Here is how they get the valence electrons of an atom, there is a specific order in which you have to arrange this configuration, I'll just show you a configuration of a F atom and explain some things. 1s^2 2s^2 2p^5 ... 1s^2 means that there is 2 electrons in this s subshell, 2 electrons in the 2s subshell and 5 in the 2p subshell. Notice anything? The number of electrons add up to 9 which is shown on the periodic table. Now what does the grp number stand for on the periodic table? Well, it stands for the number of valence electrons in all the atoms of this group. For grp 7, which F is in, there is 7 valence electrons. All the elements in this grp have 7 valence electrons. How do they determine the valence electrons in an element?

Lets look at the F configuration, 1s^2 2s^2 2p^5. To get the valence electrons we look at the LAST s and p subshell and add their electrons, which is.... 7! The charge of F is -1 because it takes one electron to make F have 8 electrons. Ionic bonds are based on the octet rule, which states that an atom needs 8 electrons to be stable.

Lets look at H. The electron config for H is 1s^1. It is in grp 1 because it only has 1 electron is it's s subshell. This is also H's valence electron because the last s subshell only has 1 electron, there is no p subshell because H has a total of 1 electron. All it needs is one orbital. Thus, it's in grp 1(every element has 1 valence electron in this grp). For H, it has a +1 charge because it is easier to give away 1 electron than it is to gain 7. Grp 1,2,3 and 4 will all have + charges corresponding to the number of valence electrons(valence electrons = grp number). 5,6,7 have negative charges, however, minus the grp number from 8 and that will be it's charge. So 8-7=1, grp 7 will gain 1 electron making it a -1 charge. Grp 8 is special, these are called noble gases and already have 8 electrons, this is what the octet rule is based on.

I'll answer some of your questions now, lol. Part A: I'm assuming they just want you to look at each element of grp 1 and 2 and give it's total electrons. Look at your periodic table. See in the box of Li, it says 3? Well that is the number of protons, but also the number of electrons in Li. Protons=electrons, this changes when you have bonding occuring though. Protons stay the same but electrons may change. I can't remember how to do b. C: Cl is in grp 7 that means it has a what charge? It's in the same grp as F. It needs how many electrons to be stable and agree with the octet rule? Grp 7 elements need 1 electron to be stable, thus -1 charge. Li has a +1 so the formula is LiCl ( a very soluble salt :rofl:) How did I get LiCl? Cl only needs 1 electron to get 8 electrons, and Li only has 1 electron to give.. thus there is one Li and one Cl,LiCl.
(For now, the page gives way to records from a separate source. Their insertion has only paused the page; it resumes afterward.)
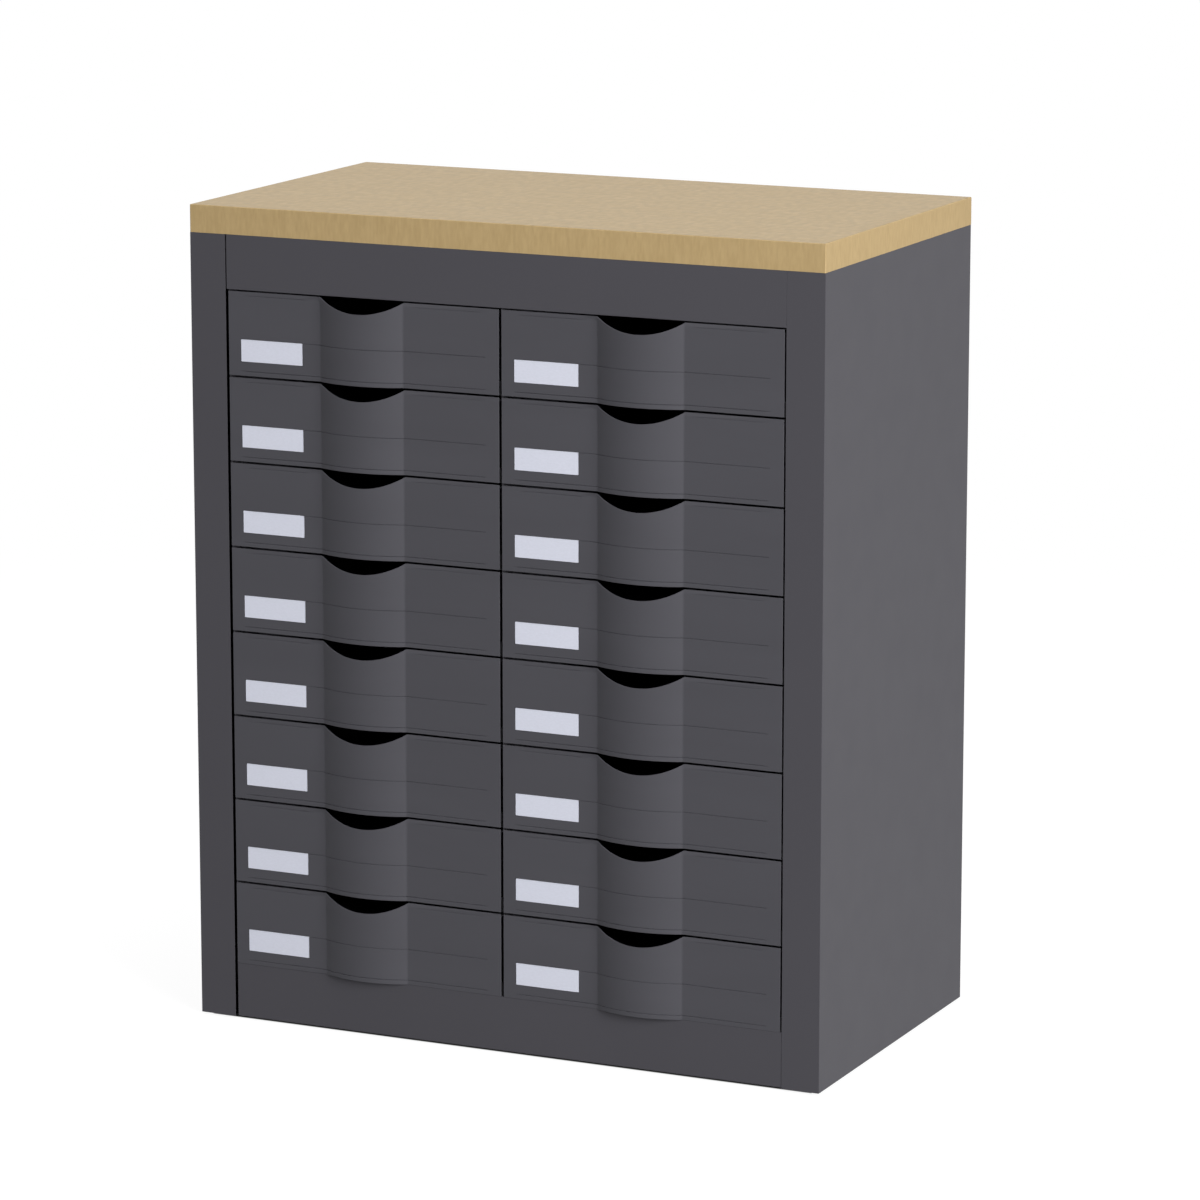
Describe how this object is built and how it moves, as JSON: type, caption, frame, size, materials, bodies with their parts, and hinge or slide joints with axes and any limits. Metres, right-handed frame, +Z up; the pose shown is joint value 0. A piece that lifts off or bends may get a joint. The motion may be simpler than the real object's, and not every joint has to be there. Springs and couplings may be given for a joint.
{
  "type": "drawer sorting station",
  "caption": "Low free-standing steel cabinet with columns of moulded slide-out drawers, finger cuts and label cards, under a wood-look worktop.",
  "frame": {"origin": "on the floor, in the middle of the outline: midway between the sides, and midway between the drawers' bulges and the back", "axes": "+Z up, -Y towards the user (the way the drawers pull out), +X to the user's right"},
  "size_m": [0.616, 0.3517, 0.751],
  "materials": {
    "case_paint": "anthracite powder coat, fine texture, semi-matt",
    "drawer_plastic": "anthracite moulded plastic, fine matt grain",
    "worktop_wood": "pale beech look, satin",
    "edging_wood": "beech-look edge band, satin",
    "label_card": "plain pale card, matt",
    "runner_steel": "anthracite powder coat, rubbed on the ledges",
    "zinc_steel": "bright zinc",
    "glide_plastic": "black, matt"
  },
  "bodies": {
    "case": {"left_side_panel": "case_paint", "right_side_panel": "case_paint", "top_rail": "case_paint", "plinth": "case_paint", "base_panel": "case_paint", "top_panel": "case_paint", "back_panel": "case_paint", "left_liner": "case_paint", "right_liner": "case_paint", "centre_partition": "case_paint", "floor_glides": "glide_plastic", "worktop_board": "worktop_wood", "worktop_edging": "edging_wood", "worktop_screws": "zinc_steel", "left_outer_runners": "runner_steel", "left_inner_runners": "runner_steel", "right_inner_runners": "runner_steel", "right_outer_runners": "runner_steel"},
    "left_drawer_1": {"left_drawer_1": "drawer_plastic", "left_drawer_1_label": "label_card"},
    "left_drawer_2": {"left_drawer_2": "drawer_plastic", "left_drawer_2_label": "label_card"},
    "left_drawer_3": {"left_drawer_3": "drawer_plastic", "left_drawer_3_label": "label_card"},
    "left_drawer_4": {"left_drawer_4": "drawer_plastic", "left_drawer_4_label": "label_card"},
    "left_drawer_5": {"left_drawer_5": "drawer_plastic", "left_drawer_5_label": "label_card"},
    "left_drawer_6": {"left_drawer_6": "drawer_plastic", "left_drawer_6_label": "label_card"},
    "left_drawer_7": {"left_drawer_7": "drawer_plastic", "left_drawer_7_label": "label_card"},
    "left_drawer_8": {"left_drawer_8": "drawer_plastic", "left_drawer_8_label": "label_card"},
    "right_drawer_1": {"right_drawer_1": "drawer_plastic", "right_drawer_1_label": "label_card"},
    "right_drawer_2": {"right_drawer_2": "drawer_plastic", "right_drawer_2_label": "label_card"},
    "right_drawer_3": {"right_drawer_3": "drawer_plastic", "right_drawer_3_label": "label_card"},
    "right_drawer_4": {"right_drawer_4": "drawer_plastic", "right_drawer_4_label": "label_card"},
    "right_drawer_5": {"right_drawer_5": "drawer_plastic", "right_drawer_5_label": "label_card"},
    "right_drawer_6": {"right_drawer_6": "drawer_plastic", "right_drawer_6_label": "label_card"},
    "right_drawer_7": {"right_drawer_7": "drawer_plastic", "right_drawer_7_label": "label_card"},
    "right_drawer_8": {"right_drawer_8": "drawer_plastic", "right_drawer_8_label": "label_card"}
  },
  "joints": [
    {"name": "left_drawer_1_slide", "type": "slide", "parent": "case", "child": "left_drawer_1", "axis": [0, -1, 0], "range_m": [0, 0.24]},
    {"name": "left_drawer_2_slide", "type": "slide", "parent": "case", "child": "left_drawer_2", "axis": [0, -1, 0], "range_m": [0, 0.24]},
    {"name": "left_drawer_3_slide", "type": "slide", "parent": "case", "child": "left_drawer_3", "axis": [0, -1, 0], "range_m": [0, 0.24]},
    {"name": "left_drawer_4_slide", "type": "slide", "parent": "case", "child": "left_drawer_4", "axis": [0, -1, 0], "range_m": [0, 0.24]},
    {"name": "left_drawer_5_slide", "type": "slide", "parent": "case", "child": "left_drawer_5", "axis": [0, -1, 0], "range_m": [0, 0.24]},
    {"name": "left_drawer_6_slide", "type": "slide", "parent": "case", "child": "left_drawer_6", "axis": [0, -1, 0], "range_m": [0, 0.24]},
    {"name": "left_drawer_7_slide", "type": "slide", "parent": "case", "child": "left_drawer_7", "axis": [0, -1, 0], "range_m": [0, 0.24]},
    {"name": "left_drawer_8_slide", "type": "slide", "parent": "case", "child": "left_drawer_8", "axis": [0, -1, 0], "range_m": [0, 0.24]},
    {"name": "right_drawer_1_slide", "type": "slide", "parent": "case", "child": "right_drawer_1", "axis": [0, -1, 0], "range_m": [0, 0.24]},
    {"name": "right_drawer_2_slide", "type": "slide", "parent": "case", "child": "right_drawer_2", "axis": [0, -1, 0], "range_m": [0, 0.24]},
    {"name": "right_drawer_3_slide", "type": "slide", "parent": "case", "child": "right_drawer_3", "axis": [0, -1, 0], "range_m": [0, 0.24]},
    {"name": "right_drawer_4_slide", "type": "slide", "parent": "case", "child": "right_drawer_4", "axis": [0, -1, 0], "range_m": [0, 0.24]},
    {"name": "right_drawer_5_slide", "type": "slide", "parent": "case", "child": "right_drawer_5", "axis": [0, -1, 0], "range_m": [0, 0.24]},
    {"name": "right_drawer_6_slide", "type": "slide", "parent": "case", "child": "right_drawer_6", "axis": [0, -1, 0], "range_m": [0, 0.24]},
    {"name": "right_drawer_7_slide", "type": "slide", "parent": "case", "child": "right_drawer_7", "axis": [0, -1, 0], "range_m": [0, 0.24]},
    {"name": "right_drawer_8_slide", "type": "slide", "parent": "case", "child": "right_drawer_8", "axis": [0, -1, 0], "range_m": [0, 0.24]}
  ]
}
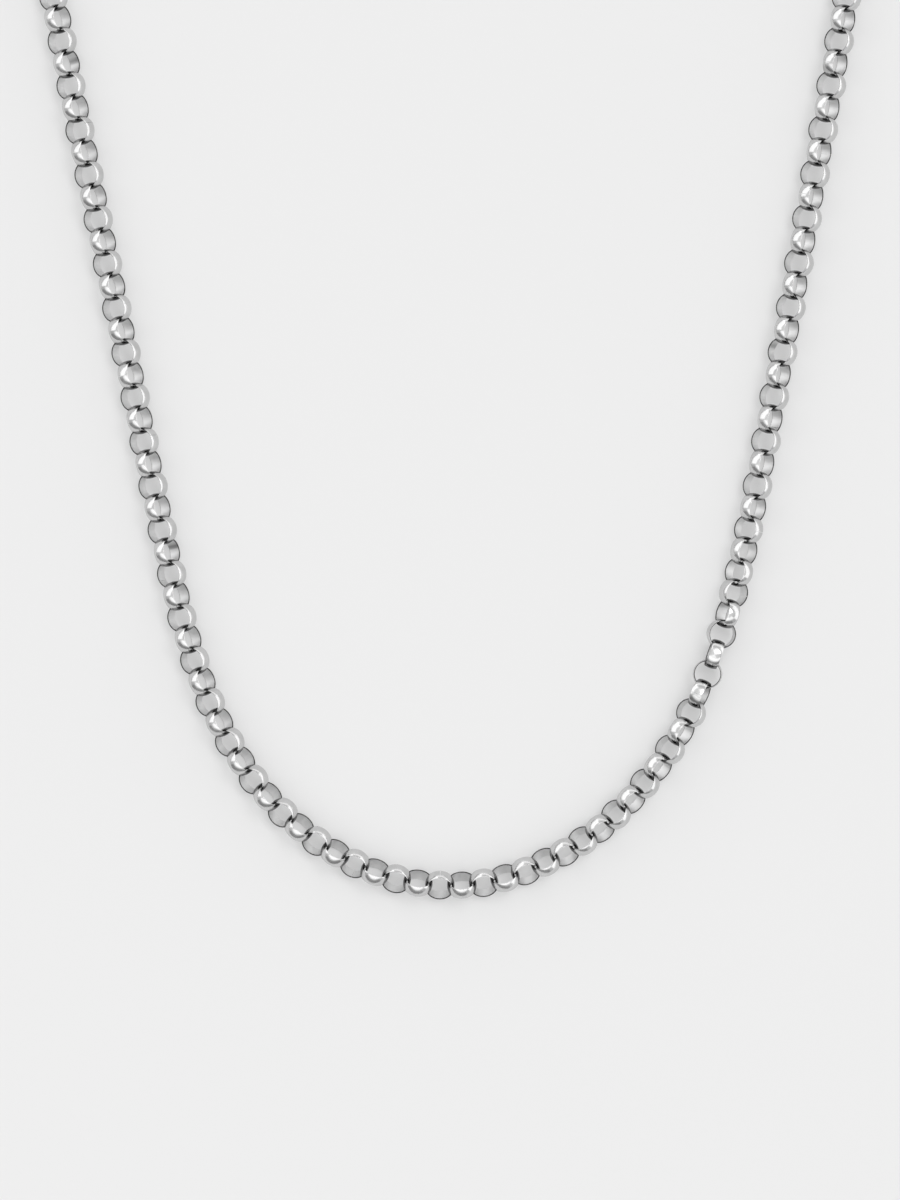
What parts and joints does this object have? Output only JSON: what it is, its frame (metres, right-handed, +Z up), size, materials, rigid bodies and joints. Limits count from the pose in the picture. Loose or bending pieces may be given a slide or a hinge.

Let's say you had 2 Cl atoms. Now you need Li to give 2 electrons away. So the formula is Li2Cl2, the 2s are subscripts. 2 Li, and 2 Cl atoms. Metals are always written first in a ionic compound.

Some elements don't have fixed charges, one of them is Cu, which you mentioned.. but that is another story, that you'll learn in school, I hope. I don't really remember the outer electron stuff, may be linked with s and p shells, but I can't remember. Try to digest this, it will help you as you move along this semester.

3. Oct 10, 2004

### Math Is Hard

Staff Emeritus
Thanks for your help! ok, here come some questions:

1) Outer electrons and valence electrons are the same thing, right? (Just making sure).
2) What is spdf?
3) Is an orbital the shell that is closest to the nucleus?
From what I learned, the first "energy level" (shell) can hold a max of two electrons. The next highest can hold a maximum of 8 electrons. If you go to the next highest energy level, can it also hold a maximum of 8 electrons?
4) For this one:
"Lets look at the F configuration, 1s^2 2s^2 2p^5. To get the valence electrons we look at the LAST s and p subshell and add their electrons, which is.... 7! The charge of F is -1 because it takes one electron to make F have 8 electrons"
I thought that there would be no charge associated with an atom as long as it had the same number of protons and electrons (wasn't an ion). I didn't think it had anything to do with the number of valence electrons. I think I am confusing something important here.

Sorry for the dumb questions. This is my first chemistry class.

4. Oct 10, 2004

### Warwick

spdf are subshells as I stated above. Each have a set number of orbitals. Yes, you are correct that an element doesn't have a charge until it forms an Ionic bond, making this element an ion.